Bahkan, dalam proses pembebasan lahan tersebut, adanya kerja sama antara tersangka LD dengan MTT dan pihak lainnya yang belum ditetapkan sebagai tersangka. Sehingga lahan di Kelurahan Setu, Kecamatan Cipayung, dapat dibebaskan oleh Dinas Kehutanan Provinsi DKI Jakarta.

“Tersangka LD bersama-sama dengan pihak lainnya telah melakukan pengaturan dan atau pengaturan harga terhadap 8 pemilik atas sembilan bidang tanah di Kelurahan Setu, Kecamatan Cipayung, Jakarta Timur,” ujarnya.

Atas perbuatan tersebut, Kejati DKI Jakarta menyangka LD melanggar Pasal 2 Ayat (1), Pasal 3, Pasal 5 Ayat (1), Pasal 13 Jo. Pasal 18 Ayat (1) huruf b Undang-Undang (UU) Republik Indonesia Nomor 31 Tahun 1999 sebagaimana telah diubah dengan UU Republik Indonesia Nomor 20 Tahun 2001 tentang Perubahan Atas UU Republik Indonesia Nomor 31 Tahun 1999 tentang Pemberantasan Tindak Pidana Korupsi juncto Pasal 55 Ayat (1) ke-1 KUHP.
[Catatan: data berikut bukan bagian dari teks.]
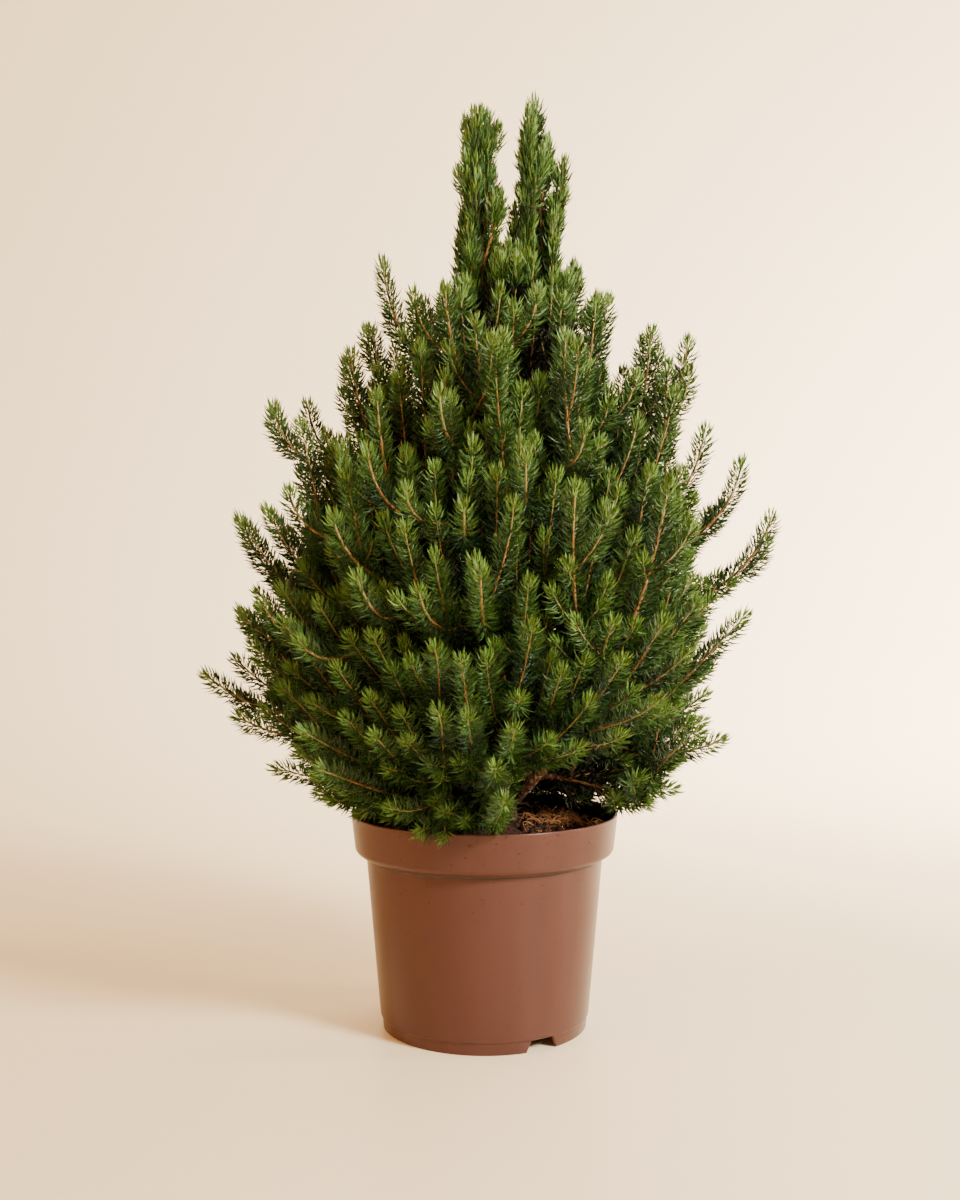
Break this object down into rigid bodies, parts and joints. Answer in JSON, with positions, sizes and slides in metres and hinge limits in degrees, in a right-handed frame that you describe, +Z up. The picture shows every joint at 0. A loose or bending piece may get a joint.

Sedangkan MT disangka melanggar Pasal 2 Ayat (1), Pasal 3, Pasal 11, Pasal 12 huruf b Jo. Pasal 18 Ayat (1) huruf b UU Republik Indonesia Nomor 31 Tahun 1999 sebagaimana telah diubah dengan UU Republik Indonesia Nomor 20 Tahun 2001 tentang Perubahan Atas UU Republik Indonesia Nomor 31 Tahun 1999 tentang Pemberantasan Tindak Pidana Korupsi juncto Pasal 55 Ayat (1) ke-1 KUHP.